For instance, the European Union has made significant strides with its Markets in Crypto-Assets (MiCA) regulation, which aims to provide legal clarity and consumer protections while fostering innovation. The United States, meanwhile, has seen a patchwork of state-level regulations and ongoing debates at the federal level about the appropriate regulatory approach.
The Road Ahead
The regulatory future of cryptocurrencies in India hinges on the recommendations of the government panel and the subsequent policy decisions by the finance ministry. The panel’s ability to synthesize the positions of SEBI and the RBI into a cohesive regulatory framework will be key to the future of the cryptocurrency market in India.
In the interim, stakeholders in the cryptocurrency market, including investors, exchanges, and developers, must navigate the existing regulatory ambiguity while preparing for potential changes. A well-balanced regulatory framework could unlock significant economic opportunities by fostering innovation, attracting investment, and positioning India as a leader in the digital economy.

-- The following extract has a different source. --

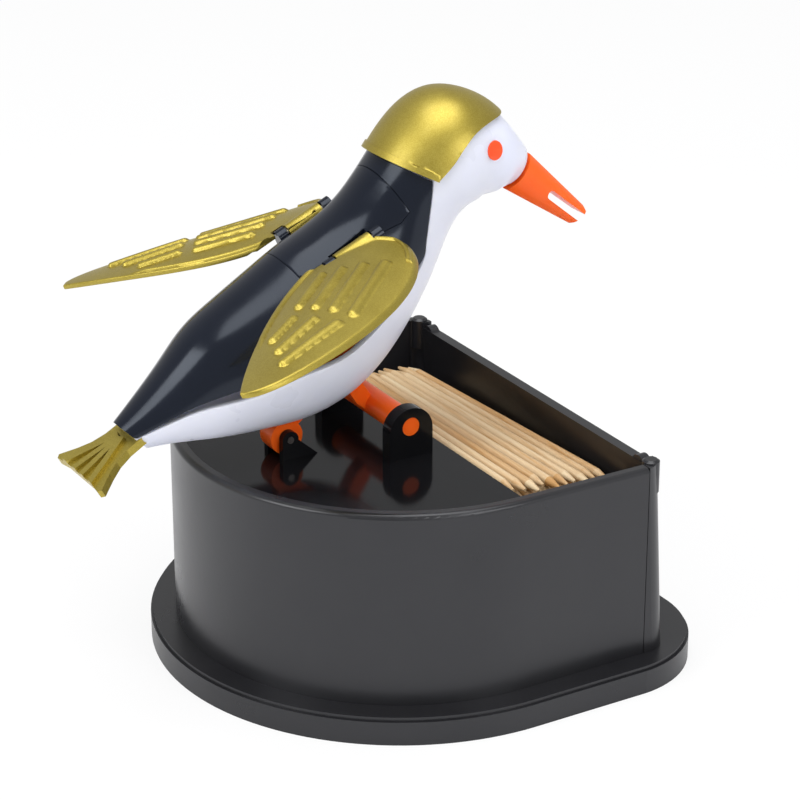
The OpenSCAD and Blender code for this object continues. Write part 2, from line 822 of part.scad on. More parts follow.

The ongoing regulatory discussions in India mark a critical juncture for the country’s cryptocurrency market. SEBI’s recommendations for a multi-regulator approach offer a potential path forward that balances innovation with risk management. However, the RBI’s concerns about financial stability underscore the need for a cautious and considered approach. As the government panel prepares its final report, the outcome will be closely watched by stakeholders both within India and globally, as it will have significant implications for the future of digital assets in one of the world’s largest and most dynamic markets.